The price of oil has set consecutive record highs this week, with no end in sight. This energy crisis that has crept up on us over the last four years, doubling the historical average price of oil, doubling it again, and in the widely-reported view of Goldman Sachs heading for a third doubling, is now provoking a sense of panic. You can see this in the flurry of proposals for providing short-term relief from retail gasoline prices that have increased by nearly 60% in the last 18 months. But while most of these ideas would likely be either ineffective or counter-productive, there are a few options that could make a difference this year, without having to wait for infrastructure to be built, fleets to turn over, or new production to come on line.
In order to see what might work, we need to start with a clear understanding of what has driven prices well beyond most experts' expectations, including mine. Rising prices have failed to halt the steady growth of global demand, because many of the countries in which demand is increasing fastest insulate their consumers from the global energy market. Nor has $100+ oil stimulated a flood of new production, because too much of the world's resource base is locked up by nationalist or environmentally-inspired barriers. To make matters much worse, important suppliers such as Nigeria are under-producing due to unrest, while Mexico and Russia are allowing their output to slip because of domestic politics. Instead of giving in to our frustration at these seemingly intractable problems, we can still have a positive impact on them, if we focus our efforts intelligently.
The controversy over food vs. fuel is an example of how tangled this mess has become. Governors and Senators worried about food prices have asked for relief from the aggressive Renewable Fuel Standard put in place by last year's Energy Bill. As sensible as that may seem for addressing consumer-level inflation and an unfolding global food crisis, it could push oil even higher. The market expects a couple of billion gallons of additional ethanol this year, the equivalent of about 100,000 barrels per day of oil. Curtailing that would hardly help high oil prices. So what could we do?

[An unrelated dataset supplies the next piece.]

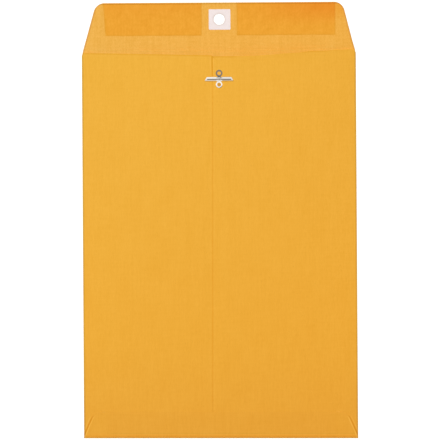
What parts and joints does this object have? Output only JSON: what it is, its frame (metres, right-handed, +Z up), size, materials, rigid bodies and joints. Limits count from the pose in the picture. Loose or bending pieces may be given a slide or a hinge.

Start with ethanol. For all its many faults, it is an effective oil extender, because most of the energy that goes into making it comes from natural gas, not oil. The most immediately helpful action Congress could take on this front is not a reduction in the ethanol mandate, but a temporary suspension of the $0.54 per gallon ethanol import tariff. That might even address both fuel and food costs, by allowing in more Brazilian ethanol and shutting down the least efficient US ethanol plants. As I've noted previously, dropping the tariff would effectively mean subsidizing foreign ethanol producers, because of the way our ethanol blenders' credit is doled out, but this would cost only a fraction of the lost revenue associated with a summer fuel tax holiday. The volumes involved are small, in oil terms, but with oil prices determined at the margin, every little bit helps.
There might also be more practical and productive uses of America's international influence than prosecuting OPEC for anti-competitive behavior. Instead of pleading with or pressuring Gulf oil producers to increase output, we might talk to them about ending retail subsidies and letting their domestic fuel prices rise to market levels. That would slow down some of the fastest demand growth rates in the world, which are starting to erode oil exports from the Middle East. And if we treated the problems in the Niger Delta with the same urgency we apply to other geopolitical crises, we might be able to mediate a solution that would bring most of the half-million barrels of Nigerian production shut in by rebel action back online. Recent signals from the rebels have suggested that possibility. That would have a salutary effect on the oil market, which has a terminal case of the jitters these days.
Then there's the Strategic Petroleum Reserve. With oil at $120/bbl., it has become an absolute "no-brainer" to stop filling it. Even better, this is one of the few measures that could be accomplished virtually overnight, and it is entirely within the President's power to do so. The switch by the government from buyer to seller--putting the barrels acquired under its most recent royalty-swap contracts back into the market--might not knock $10/bbl. off the oil price, but in combination with a requirement to suspend SPR additions until oil is back under $100/barrel--or better yet, $80--it could help cool off speculation.
Assuming these remedies would actually have the desired effect, we still face an important dilemma with regard to energy prices. As important as fuel price relief seems in an economy already battered by the housing slump and accompanying credit crisis, our goal can't be reducing gasoline and diesel fuel prices to a level that stimulates demand that can't be met without lighting a new fire under crude oil. Furthermore, with a new administration likely to institute climate change policies that will increase energy prices, either directly or indirectly, the chief objection to high oil prices within policy circles is not that they are too high, but that the revenue is going to the wrong people: producing countries and oil companies, rather than the US Treasury. Consumers see this matter quite differently, and until we resolve that divergence of aims, our actions are likely to be as disjointed as our politics on this matter are schizophrenic.